Across the street from Hopkins, neighbors were piling their sopping-wet belongings outside to await trash pickup. Jim and Carla Waddell were commiserating with neighbors as people in pickup trucks began loading them with stoves, washing machines and dryers from street corners. 

“You can’t imagine how it feels inside when you come home and your front lawn looks like a lake,” Carla Waddell said. 

No flood insurance

She, like many of her neighbors, didn’t have flood insurance. “Nobody here does,” she said. “They say this isn’t a flood area. We’ve got news for ‘em.” 

An initial assessment by the Red Cross said 90 homes had minor damage, 10 homes were severely damaged and two were deemed destroyed. 

Some places in the village had 6 to 8 feet of water when the flooding was at its peak, Mayor Carter said. 

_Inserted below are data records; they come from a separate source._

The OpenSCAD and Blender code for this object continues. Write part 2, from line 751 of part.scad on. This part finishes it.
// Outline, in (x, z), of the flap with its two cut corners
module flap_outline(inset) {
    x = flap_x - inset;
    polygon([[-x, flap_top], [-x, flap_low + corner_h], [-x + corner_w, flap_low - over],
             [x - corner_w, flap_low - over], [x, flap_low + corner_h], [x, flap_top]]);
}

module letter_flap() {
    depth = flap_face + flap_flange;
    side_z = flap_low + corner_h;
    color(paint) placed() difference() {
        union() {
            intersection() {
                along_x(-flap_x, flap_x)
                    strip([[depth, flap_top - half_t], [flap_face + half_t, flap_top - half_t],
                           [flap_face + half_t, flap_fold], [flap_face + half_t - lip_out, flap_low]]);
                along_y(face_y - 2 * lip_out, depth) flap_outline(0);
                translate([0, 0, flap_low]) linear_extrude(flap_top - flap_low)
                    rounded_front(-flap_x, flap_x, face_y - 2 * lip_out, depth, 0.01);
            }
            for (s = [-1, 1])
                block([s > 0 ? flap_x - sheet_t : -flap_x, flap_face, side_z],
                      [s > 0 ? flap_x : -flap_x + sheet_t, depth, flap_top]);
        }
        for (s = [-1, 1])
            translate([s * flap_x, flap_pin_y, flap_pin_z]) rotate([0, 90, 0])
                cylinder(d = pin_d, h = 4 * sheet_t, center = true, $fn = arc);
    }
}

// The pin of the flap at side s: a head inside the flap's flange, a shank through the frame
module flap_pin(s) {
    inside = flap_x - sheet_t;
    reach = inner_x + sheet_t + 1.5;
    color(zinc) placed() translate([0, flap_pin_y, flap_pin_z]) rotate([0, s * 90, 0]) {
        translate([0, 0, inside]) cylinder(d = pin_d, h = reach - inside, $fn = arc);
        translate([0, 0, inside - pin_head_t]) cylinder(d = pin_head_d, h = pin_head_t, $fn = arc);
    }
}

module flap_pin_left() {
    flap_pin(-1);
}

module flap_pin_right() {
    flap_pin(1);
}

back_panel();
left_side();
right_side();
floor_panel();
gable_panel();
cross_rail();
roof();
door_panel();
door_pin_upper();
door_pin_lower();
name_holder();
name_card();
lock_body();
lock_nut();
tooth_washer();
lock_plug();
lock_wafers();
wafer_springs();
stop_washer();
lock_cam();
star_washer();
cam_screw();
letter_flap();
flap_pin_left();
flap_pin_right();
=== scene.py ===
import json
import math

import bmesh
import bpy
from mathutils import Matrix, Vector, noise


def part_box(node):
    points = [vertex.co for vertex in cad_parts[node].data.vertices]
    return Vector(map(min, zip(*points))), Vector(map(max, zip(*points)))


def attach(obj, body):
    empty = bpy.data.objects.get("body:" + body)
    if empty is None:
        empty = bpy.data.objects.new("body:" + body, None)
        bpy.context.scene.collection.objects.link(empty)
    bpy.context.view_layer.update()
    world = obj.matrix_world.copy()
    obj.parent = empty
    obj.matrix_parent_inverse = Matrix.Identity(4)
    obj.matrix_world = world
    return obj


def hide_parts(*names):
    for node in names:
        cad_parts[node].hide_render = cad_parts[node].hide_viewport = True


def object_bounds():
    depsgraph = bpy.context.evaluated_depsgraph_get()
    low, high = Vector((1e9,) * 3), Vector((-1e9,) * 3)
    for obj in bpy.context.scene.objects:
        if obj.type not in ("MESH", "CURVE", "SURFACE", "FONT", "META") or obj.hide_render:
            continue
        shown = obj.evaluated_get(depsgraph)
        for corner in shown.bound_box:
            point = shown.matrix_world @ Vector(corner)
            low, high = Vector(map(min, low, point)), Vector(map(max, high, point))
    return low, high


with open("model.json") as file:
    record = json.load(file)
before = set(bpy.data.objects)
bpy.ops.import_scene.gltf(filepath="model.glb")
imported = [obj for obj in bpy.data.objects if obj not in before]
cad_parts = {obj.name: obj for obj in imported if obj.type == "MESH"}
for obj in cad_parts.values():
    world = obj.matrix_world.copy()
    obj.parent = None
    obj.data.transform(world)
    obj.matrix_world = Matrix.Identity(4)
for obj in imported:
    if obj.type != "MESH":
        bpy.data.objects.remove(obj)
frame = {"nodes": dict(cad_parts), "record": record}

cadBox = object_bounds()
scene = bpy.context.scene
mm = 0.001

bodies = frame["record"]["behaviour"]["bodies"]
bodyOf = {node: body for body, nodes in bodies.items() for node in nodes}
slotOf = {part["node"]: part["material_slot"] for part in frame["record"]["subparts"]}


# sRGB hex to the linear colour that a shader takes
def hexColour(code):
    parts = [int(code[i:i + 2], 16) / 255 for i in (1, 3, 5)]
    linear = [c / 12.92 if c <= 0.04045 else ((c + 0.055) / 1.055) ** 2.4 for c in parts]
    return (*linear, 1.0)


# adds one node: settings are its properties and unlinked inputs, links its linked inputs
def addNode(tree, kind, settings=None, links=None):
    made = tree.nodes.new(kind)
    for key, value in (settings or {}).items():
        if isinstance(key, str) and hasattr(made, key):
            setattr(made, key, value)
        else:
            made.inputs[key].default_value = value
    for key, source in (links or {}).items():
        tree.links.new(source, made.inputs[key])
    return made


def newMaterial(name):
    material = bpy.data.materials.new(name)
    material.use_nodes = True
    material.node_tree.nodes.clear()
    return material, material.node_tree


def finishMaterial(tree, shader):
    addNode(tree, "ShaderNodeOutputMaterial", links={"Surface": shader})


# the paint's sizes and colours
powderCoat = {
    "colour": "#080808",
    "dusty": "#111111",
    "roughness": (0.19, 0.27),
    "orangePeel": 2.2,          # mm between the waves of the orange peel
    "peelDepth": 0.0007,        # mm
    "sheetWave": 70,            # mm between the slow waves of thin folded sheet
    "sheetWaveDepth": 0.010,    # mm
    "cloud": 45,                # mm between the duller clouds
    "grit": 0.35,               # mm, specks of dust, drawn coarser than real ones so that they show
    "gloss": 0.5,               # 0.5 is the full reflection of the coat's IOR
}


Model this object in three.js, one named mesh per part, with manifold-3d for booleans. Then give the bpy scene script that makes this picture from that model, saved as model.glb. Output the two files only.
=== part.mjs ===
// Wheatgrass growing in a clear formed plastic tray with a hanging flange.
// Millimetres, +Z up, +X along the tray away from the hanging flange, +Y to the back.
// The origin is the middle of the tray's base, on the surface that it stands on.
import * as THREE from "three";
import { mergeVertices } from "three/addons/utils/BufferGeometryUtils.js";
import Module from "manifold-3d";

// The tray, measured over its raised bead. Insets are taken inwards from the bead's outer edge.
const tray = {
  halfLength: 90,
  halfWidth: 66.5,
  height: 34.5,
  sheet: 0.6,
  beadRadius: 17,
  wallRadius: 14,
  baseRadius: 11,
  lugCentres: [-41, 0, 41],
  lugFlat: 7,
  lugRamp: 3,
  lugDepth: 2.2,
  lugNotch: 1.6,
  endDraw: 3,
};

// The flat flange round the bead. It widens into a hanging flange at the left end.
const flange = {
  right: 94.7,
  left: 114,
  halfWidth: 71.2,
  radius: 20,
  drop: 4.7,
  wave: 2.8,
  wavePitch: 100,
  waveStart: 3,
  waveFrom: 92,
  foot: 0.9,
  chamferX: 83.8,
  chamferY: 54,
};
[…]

Springfield Lake was 2 feet higher Tuesday than it had been Monday before the storm, he said. Carter said the lake — where the village’s storm water is discharged — did not overflow its banks. Goodyear on Tuesday opened all the valves to let the lake discharge to the Little Cuyahoga River, he said. 

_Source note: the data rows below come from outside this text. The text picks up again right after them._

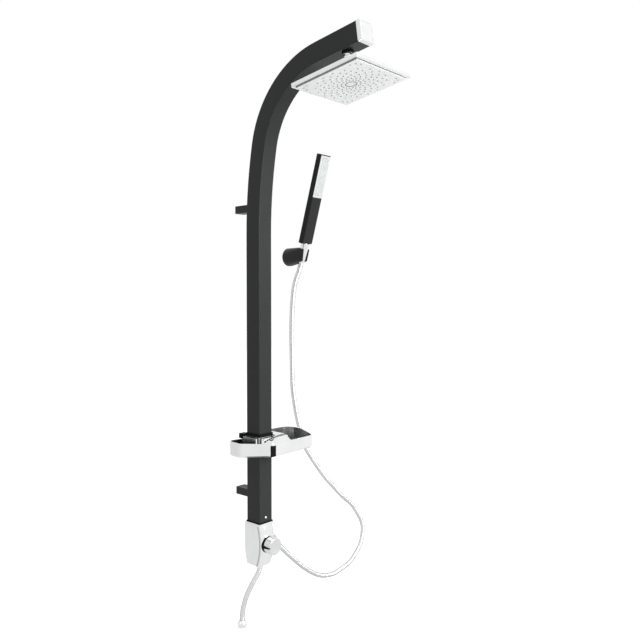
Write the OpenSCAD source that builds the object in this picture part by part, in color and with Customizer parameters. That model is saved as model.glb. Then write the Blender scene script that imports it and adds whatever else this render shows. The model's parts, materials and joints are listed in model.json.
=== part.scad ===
// Rain shower set: a bent square column held off the wall by two brackets, with a square rain head on a
// ball joint, a diverter housing at its foot, a hand shower in its own wall holder, a hose and a tray.
// Millimetres. +X is right, +Y goes into the wall and +Z is up. The wall is the plane y = 0, and the
// origin is the hole for the lower bracket's wall screw.

/* [Column] */
// Width of the column across its front
col_w = 46; // [42:1:60]
// Depth of the column from back to front
col_d = 49; // [44:1:60]
// Wall of the column tube
col_wall = 2; // [1.5:0.5:3]
// Rounding of the column's long edges
col_r = 2.5; // [1:0.5:4]
// Gap between the wall and the back of the column
stand_off = 52; // [44:1:70]
// Drop from the lower bracket to the top of the housing
col_low = 72; // [66:1:100]
// Height above the lower bracket where the column starts to bend
col_high = 692; // [600:1:740]
// Radius of the first, slight bend, on the column's back
bend_1_r = 1225; // [900:5:1500]
// Angle at the end of the first bend
bend_1_a = 11; // [6:1:16]
// Radius of the second bend, on the column's back
bend_2_r = 260; // [200:5:320]
// Angle at the end of the second bend
bend_2_a = 82; // [70:1:90]
// Straight length of the arm after the bends
arm_l = 132; // [110:1:180]
// Thickness of the cap on the arm's end
cap_t = 12; // [8:1:20]
// Height of the dark plug in the column's front
plug_z = 505; // [420:5:600]

/* [Wall brackets] */
// Distance between the two brackets
bracket_gap = 760; // [600:5:780]
// Width of a bracket
bracket_w = 30; // [26:1:36]
// Height of a bracket
bracket_h = 20; // [18:1:30]
// Rounding where a bracket meets the column
bracket_flare = 4; // [2:0.5:6]
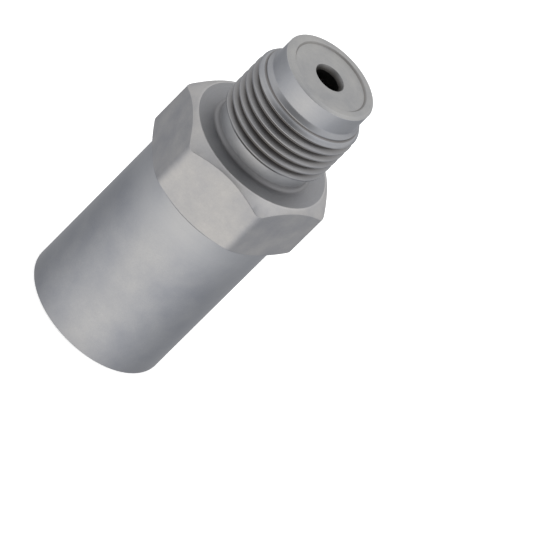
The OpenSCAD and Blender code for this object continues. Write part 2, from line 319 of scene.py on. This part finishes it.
# ---------------------------------------------------------------- valve body
def female_thread(path, first_z, pitch, turns, minor, major, soft):
    """Adds the outline of a female thread, from its top turn down."""
    flank_h = (major - minor) * FLANK
    for i in reversed(range(turns)):
        z = first_z + i * pitch
        for r, height in ((major, z + pitch - flank_h), (major, z + pitch / 4 + flank_h),
                          (minor, z + pitch / 4), (minor, z)):
            path.to(r, height, soft, 2, TAPPED)


def cone_r(z):
    """Radius of the thread's lead-in cone."""
    return NOSE_R + (NOSE_FOOT - z) * LEAD_IN


def lead_in(path):
    """The last crest and groove, which the lead-in cone cuts down, and the cone up to the nose."""
    low_root, high_root = LAST_Z + GROOVE_HALF, LAST_Z + PITCH - GROOVE_HALF
    crest = LAST_Z - GROOVE_HALF
    crest += (cone_r(crest) - ROOT_R) / (1 / FLANK + LEAD_IN)
    fall = low_root - (cone_r(low_root) - ROOT_R) / (1 / FLANK - LEAD_IN)
    step = high_root + (cone_r(high_root) - ROOT_R) / (1 / FLANK + LEAD_IN)
    crown = (crest + fall) / 2 + 0.06  # the cut crest is rounded, with its crown a little above its middle
    path.to(cone_r(crest) + 0.05, crest + 0.03, 0.08, 3).to(cone_r(crown) + 0.12, crown, 0.3, 5, wear_and_painted_light=False)
    path.to(cone_r(fall), fall, 0.1, 2, wear_and_painted_light=False)
    path.to(ROOT_R, low_root, 0.08, 2).to(ROOT_R, high_root, 0.05, 2)
    path.to(cone_r(step), step, 0.03, 2, wear_and_painted_light=False).to(NOSE_R, NOSE_FOOT, 0.12, 3, wear_and_painted_light=False)


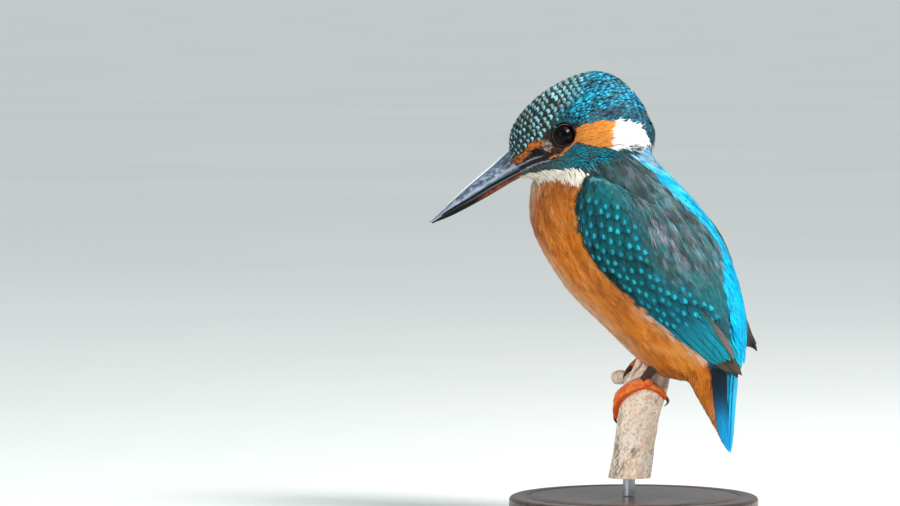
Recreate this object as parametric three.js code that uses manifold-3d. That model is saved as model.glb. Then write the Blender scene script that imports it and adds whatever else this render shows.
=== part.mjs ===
// A life-size museum model of a common kingfisher, a young female, perched on a cut length of
// branch that a plain display stand holds up. Millimetres, +Z up. The bird faces -Y, its left side
// is +X, and the origin is the centre of the stand's underside.
//
// The bird is lofted from named profiles. The trunk's profiles run down its own leaning spine, the
// head's run back from the bill in the head's own turned frame, and the wings are thick shells laid
// on the trunk's flanks. Where forms meet they are cut from each other with a thin seam between.

import * as THREE from "three";
import { mergeVertices } from "three/addons/utils/BufferGeometryUtils.js";
import Module from "manifold-3d";

const wasm = await Module();
wasm.setup();

// ---------------------------------------------------------------- driving dimensions

const SEAM = 0.3; // clear gap left wherever two pieces meet
const WELD = 1e-4; // points closer than this are one point
const FLATNESS = 0.05; // how far a cut piece's faces may be merged from its true shape
const FAR = 240; // wider than the whole model

const STAND = { radius: 40, thickness: 8, edge: 1.2, rodRadius: 2, rodDepth: 9 };

const PERCH = {
  foot: 14, // height of the branch's cut lower end
  head: 56, // height that its broken upper end would reach inside the belly
  radius: 6.8,
  heading: 63, // the way it leans, in degrees round from -X towards +Y
  broken: { from: 41, narrowing: 0.25, back: 1 }, // where its top starts to narrow, and by how much
  twigHeight: 45.8,
  twigRadius: 1.9,
  twigReach: 14.4,
};

// The trunk's spine starts at the shoulders and runs down and back to the root of the tail.
const SPINE = { y: -11.2, z: 108.5, lean: 34.6 };
const TRUNK_SPAN = [-17, 77]; // along the spine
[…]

A rain gauge indicated that Lakemore got 6 1/4 inches of rain in 90 minutes, although that total has not been confirmed by the U.S. Weather Service, he said. 

“I’ve lived in Lakemore for 50 years, and I’ve never seen a storm like it,” Carter said. “It was like a cloud came over Lakemore and drenched us with a steady downpour for 90 minutes. It never moved. It was a 200-year rain that hit us in 90 minutes. It was unbelievable.” 

Residents return

The Red Cross shelter closed about 2 a.m. Tuesday as residents returned to their homes. Since then, members of the Summit County Red Cross Disaster Action Team have made constant rounds through the neighborhood, assessing damage and handing out food, water and cleaning kits. 

Jim Waddell said emergency workers and Red Cross volunteers were on the scene in less than an hour. “God bless ‘em. They were awesome,” he said. “They’re the heroes.” 

At the Summit County Red Cross kitchen on West Market Street, volunteers prepared spaghetti, rolls and salad for 200 hungry victims of flooding. 

Fire departments from Coventry and Springfield townships and Uniontown assisted Lakemore after Monday’s storm, Carter said. The village of 2,600 had offers of help from police and fire departments as far away as Hudson, he said. 

A Red Cross assessment team is to visit each of the damaged houses in Lakemore today. 

Other flooding

The heavy rains also hit parts of East Akron and Springfield Township. 

Akron had about 18 calls of flooded basements, mostly from Ellet and Goodyear Heights, said Michael McGlinchy, head of the Public Utilities Bureau. 

On Multnoma Avenue, Maureen Edwards found herself dealing Monday night with a basement full of sewage for the second time in two years. 

Edwards works from her basement, caring for handicapped children. The basement is furnished with a kitchen and bathroom, and she had just made a final payment on new carpet. 

“Basically, my business has come to a screeching halt and I’m going to have to send my clients elsewhere now,” she said. 

Edwards said the sewage department didn’t visit her home until Tuesday; workers refused to give her their names before they left and they haven’t returned or called. 

In Lakemore, residents are banding together and trying to keep a positive attitude, Jim Waddell said. When he and Carla went to a Denny’s restaurant for breakfast Tuesday morning, he said, the management refused to let him pay for his meal. 

“If everyone every day did one small thing, we could turn this world around,” he said. “You don’t see that in the world unless something bad happens.” 

The Red Cross is asking for donations to help pay for food and supplies for flood-affected areas. Donations to the Disaster Relief Fund can be sent to the Summit County Chapter at 501 W. Market St., Akron, OH 44303.